--- Start INPUT MATERIAL ---

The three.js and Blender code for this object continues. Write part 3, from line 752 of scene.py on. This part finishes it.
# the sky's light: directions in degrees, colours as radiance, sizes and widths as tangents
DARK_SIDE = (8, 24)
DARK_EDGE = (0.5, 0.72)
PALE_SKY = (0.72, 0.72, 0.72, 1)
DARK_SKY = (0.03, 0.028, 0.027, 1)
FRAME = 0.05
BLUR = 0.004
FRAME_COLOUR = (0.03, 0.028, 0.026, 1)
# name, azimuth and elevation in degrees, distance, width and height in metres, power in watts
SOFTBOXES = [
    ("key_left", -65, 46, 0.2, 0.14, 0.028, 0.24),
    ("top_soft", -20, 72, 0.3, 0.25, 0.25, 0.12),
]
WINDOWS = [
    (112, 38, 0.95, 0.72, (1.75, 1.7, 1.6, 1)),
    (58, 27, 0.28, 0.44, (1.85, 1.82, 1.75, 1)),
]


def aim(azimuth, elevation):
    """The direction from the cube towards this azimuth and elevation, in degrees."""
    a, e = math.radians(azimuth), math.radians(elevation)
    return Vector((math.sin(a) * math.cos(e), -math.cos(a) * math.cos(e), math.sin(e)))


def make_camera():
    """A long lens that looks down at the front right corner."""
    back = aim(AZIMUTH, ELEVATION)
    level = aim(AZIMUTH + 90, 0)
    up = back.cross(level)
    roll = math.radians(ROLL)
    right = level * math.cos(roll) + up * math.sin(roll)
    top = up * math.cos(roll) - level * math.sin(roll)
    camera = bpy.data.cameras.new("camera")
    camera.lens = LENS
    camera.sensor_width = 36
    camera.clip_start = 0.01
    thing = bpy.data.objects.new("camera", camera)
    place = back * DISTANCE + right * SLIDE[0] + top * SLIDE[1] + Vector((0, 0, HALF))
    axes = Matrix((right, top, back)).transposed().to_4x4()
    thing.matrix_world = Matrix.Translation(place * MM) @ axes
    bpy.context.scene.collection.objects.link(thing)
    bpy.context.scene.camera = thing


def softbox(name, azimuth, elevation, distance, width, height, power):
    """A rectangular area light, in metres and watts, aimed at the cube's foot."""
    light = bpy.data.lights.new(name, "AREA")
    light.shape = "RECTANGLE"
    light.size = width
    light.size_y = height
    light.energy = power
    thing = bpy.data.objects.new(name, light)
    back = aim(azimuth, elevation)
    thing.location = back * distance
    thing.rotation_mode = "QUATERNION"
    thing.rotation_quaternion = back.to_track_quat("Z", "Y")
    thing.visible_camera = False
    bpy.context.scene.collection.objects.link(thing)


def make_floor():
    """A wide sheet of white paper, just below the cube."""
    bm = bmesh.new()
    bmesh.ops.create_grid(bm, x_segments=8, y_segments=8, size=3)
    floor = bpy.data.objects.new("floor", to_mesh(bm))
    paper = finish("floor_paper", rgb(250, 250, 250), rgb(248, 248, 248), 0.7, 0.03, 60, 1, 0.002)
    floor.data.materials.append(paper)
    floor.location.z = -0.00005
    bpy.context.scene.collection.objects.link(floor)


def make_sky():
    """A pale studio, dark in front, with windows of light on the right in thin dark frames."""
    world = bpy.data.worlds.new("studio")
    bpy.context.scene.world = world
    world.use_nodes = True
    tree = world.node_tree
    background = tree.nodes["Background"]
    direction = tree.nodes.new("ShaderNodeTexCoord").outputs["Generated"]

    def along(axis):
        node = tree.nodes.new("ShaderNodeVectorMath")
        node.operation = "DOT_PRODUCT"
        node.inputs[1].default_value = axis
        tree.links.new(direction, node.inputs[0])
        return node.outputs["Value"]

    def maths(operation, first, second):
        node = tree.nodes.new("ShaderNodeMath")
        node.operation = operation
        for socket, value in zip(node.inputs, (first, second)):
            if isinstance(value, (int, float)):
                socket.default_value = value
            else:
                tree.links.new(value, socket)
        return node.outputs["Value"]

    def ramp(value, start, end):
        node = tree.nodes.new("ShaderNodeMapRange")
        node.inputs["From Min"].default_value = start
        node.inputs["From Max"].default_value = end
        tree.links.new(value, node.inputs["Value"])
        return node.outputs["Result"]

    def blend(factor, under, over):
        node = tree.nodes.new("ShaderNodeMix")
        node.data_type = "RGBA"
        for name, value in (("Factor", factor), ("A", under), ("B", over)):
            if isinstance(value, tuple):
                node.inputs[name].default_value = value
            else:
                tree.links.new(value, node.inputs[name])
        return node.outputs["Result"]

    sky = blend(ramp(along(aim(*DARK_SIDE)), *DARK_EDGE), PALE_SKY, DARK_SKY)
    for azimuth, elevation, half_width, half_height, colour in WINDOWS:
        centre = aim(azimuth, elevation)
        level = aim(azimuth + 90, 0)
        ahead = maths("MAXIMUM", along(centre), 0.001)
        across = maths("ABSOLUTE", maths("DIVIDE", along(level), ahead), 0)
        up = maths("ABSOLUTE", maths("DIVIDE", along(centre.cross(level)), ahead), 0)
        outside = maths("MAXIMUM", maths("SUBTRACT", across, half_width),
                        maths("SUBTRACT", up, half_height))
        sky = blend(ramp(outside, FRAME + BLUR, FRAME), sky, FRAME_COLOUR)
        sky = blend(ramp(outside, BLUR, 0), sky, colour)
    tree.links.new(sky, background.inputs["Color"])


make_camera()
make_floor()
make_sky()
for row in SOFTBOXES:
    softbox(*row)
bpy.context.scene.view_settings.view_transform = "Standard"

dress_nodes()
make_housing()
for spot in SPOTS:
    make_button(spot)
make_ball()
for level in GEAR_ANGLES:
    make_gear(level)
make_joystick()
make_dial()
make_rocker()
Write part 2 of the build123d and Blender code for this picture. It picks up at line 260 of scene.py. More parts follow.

--- End INPUT MATERIAL ---

**GOAL:** Go through the listing above and restate it word for word.

**RESPONSE TO THE TASK:**
The three.js and Blender code for this object continues. Write part 3, from line 752 of scene.py on. This part finishes it.
# the sky's light: directions in degrees, colours as radiance, sizes and widths as tangents
DARK_SIDE = (8, 24)
DARK_EDGE = (0.5, 0.72)
PALE_SKY = (0.72, 0.72, 0.72, 1)
DARK_SKY = (0.03, 0.028, 0.027, 1)
FRAME = 0.05
BLUR = 0.004
FRAME_COLOUR = (0.03, 0.028, 0.026, 1)
# name, azimuth and elevation in degrees, distance, width and height in metres, power in watts
SOFTBOXES = [
    ("key_left", -65, 46, 0.2, 0.14, 0.028, 0.24),
    ("top_soft", -20, 72, 0.3, 0.25, 0.25, 0.12),
]
WINDOWS = [
    (112, 38, 0.95, 0.72, (1.75, 1.7, 1.6, 1)),
    (58, 27, 0.28, 0.44, (1.85, 1.82, 1.75, 1)),
]


def aim(azimuth, elevation):
    """The direction from the cube towards this azimuth and elevation, in degrees."""
    a, e = math.radians(azimuth), math.radians(elevation)
    return Vector((math.sin(a) * math.cos(e), -math.cos(a) * math.cos(e), math.sin(e)))


def make_camera():
    """A long lens that looks down at the front right corner."""
    back = aim(AZIMUTH, ELEVATION)
    level = aim(AZIMUTH + 90, 0)
    up = back.cross(level)
    roll = math.radians(ROLL)
    right = level * math.cos(roll) + up * math.sin(roll)
    top = up * math.cos(roll) - level * math.sin(roll)
    camera = bpy.data.cameras.new("camera")
    camera.lens = LENS
    camera.sensor_width = 36
    camera.clip_start = 0.01
    thing = bpy.data.objects.new("camera", camera)
    place = back * DISTANCE + right * SLIDE[0] + top * SLIDE[1] + Vector((0, 0, HALF))
    axes = Matrix((right, top, back)).transposed().to_4x4()
    thing.matrix_world = Matrix.Translation(place * MM) @ axes
    bpy.context.scene.collection.objects.link(thing)
    bpy.context.scene.camera = thing


def softbox(name, azimuth, elevation, distance, width, height, power):
    """A rectangular area light, in metres and watts, aimed at the cube's foot."""
    light = bpy.data.lights.new(name, "AREA")
    light.shape = "RECTANGLE"
    light.size = width
    light.size_y = height
    light.energy = power
    thing = bpy.data.objects.new(name, light)
    back = aim(azimuth, elevation)
    thing.location = back * distance
    thing.rotation_mode = "QUATERNION"
    thing.rotation_quaternion = back.to_track_quat("Z", "Y")
    thing.visible_camera = False
    bpy.context.scene.collection.objects.link(thing)


def make_floor():
    """A wide sheet of white paper, just below the cube."""
    bm = bmesh.new()
    bmesh.ops.create_grid(bm, x_segments=8, y_segments=8, size=3)
    floor = bpy.data.objects.new("floor", to_mesh(bm))
    paper = finish("floor_paper", rgb(250, 250, 250), rgb(248, 248, 248), 0.7, 0.03, 60, 1, 0.002)
    floor.data.materials.append(paper)
    floor.location.z = -0.00005
    bpy.context.scene.collection.objects.link(floor)


def make_sky():
    """A pale studio, dark in front, with windows of light on the right in thin dark frames."""
    world = bpy.data.worlds.new("studio")
    bpy.context.scene.world = world
    world.use_nodes = True
    tree = world.node_tree
    background = tree.nodes["Background"]
    direction = tree.nodes.new("ShaderNodeTexCoord").outputs["Generated"]

    def along(axis):
        node = tree.nodes.new("ShaderNodeVectorMath")
        node.operation = "DOT_PRODUCT"
        node.inputs[1].default_value = axis
        tree.links.new(direction, node.inputs[0])
        return node.outputs["Value"]

    def maths(operation, first, second):
        node = tree.nodes.new("ShaderNodeMath")
        node.operation = operation
        for socket, value in zip(node.inputs, (first, second)):
            if isinstance(value, (int, float)):
                socket.default_value = value
            else:
                tree.links.new(value, socket)
        return node.outputs["Value"]

    def ramp(value, start, end):
        node = tree.nodes.new("ShaderNodeMapRange")
        node.inputs["From Min"].default_value = start
        node.inputs["From Max"].default_value = end
        tree.links.new(value, node.inputs["Value"])
        return node.outputs["Result"]

    def blend(factor, under, over):
        node = tree.nodes.new("ShaderNodeMix")
        node.data_type = "RGBA"
        for name, value in (("Factor", factor), ("A", under), ("B", over)):
            if isinstance(value, tuple):
                node.inputs[name].default_value = value
            else:
                tree.links.new(value, node.inputs[name])
        return node.outputs["Result"]

    sky = blend(ramp(along(aim(*DARK_SIDE)), *DARK_EDGE), PALE_SKY, DARK_SKY)
    for azimuth, elevation, half_width, half_height, colour in WINDOWS:
        centre = aim(azimuth, elevation)
        level = aim(azimuth + 90, 0)
        ahead = maths("MAXIMUM", along(centre), 0.001)
        across = maths("ABSOLUTE", maths("DIVIDE", along(level), ahead), 0)
        up = maths("ABSOLUTE", maths("DIVIDE", along(centre.cross(level)), ahead), 0)
        outside = maths("MAXIMUM", maths("SUBTRACT", across, half_width),
                        maths("SUBTRACT", up, half_height))
        sky = blend(ramp(outside, FRAME + BLUR, FRAME), sky, FRAME_COLOUR)
        sky = blend(ramp(outside, BLUR, 0), sky, colour)
    tree.links.new(sky, background.inputs["Color"])


make_camera()
make_floor()
make_sky()
for row in SOFTBOXES:
    softbox(*row)
bpy.context.scene.view_settings.view_transform = "Standard"

dress_nodes()
make_housing()
for spot in SPOTS:
    make_button(spot)
make_ball()
for level in GEAR_ANGLES:
    make_gear(level)
make_joystick()
make_dial()
make_rocker()
Write part 2 of the build123d and Blender code for this picture. It picks up at line 260 of scene.py. More parts follow.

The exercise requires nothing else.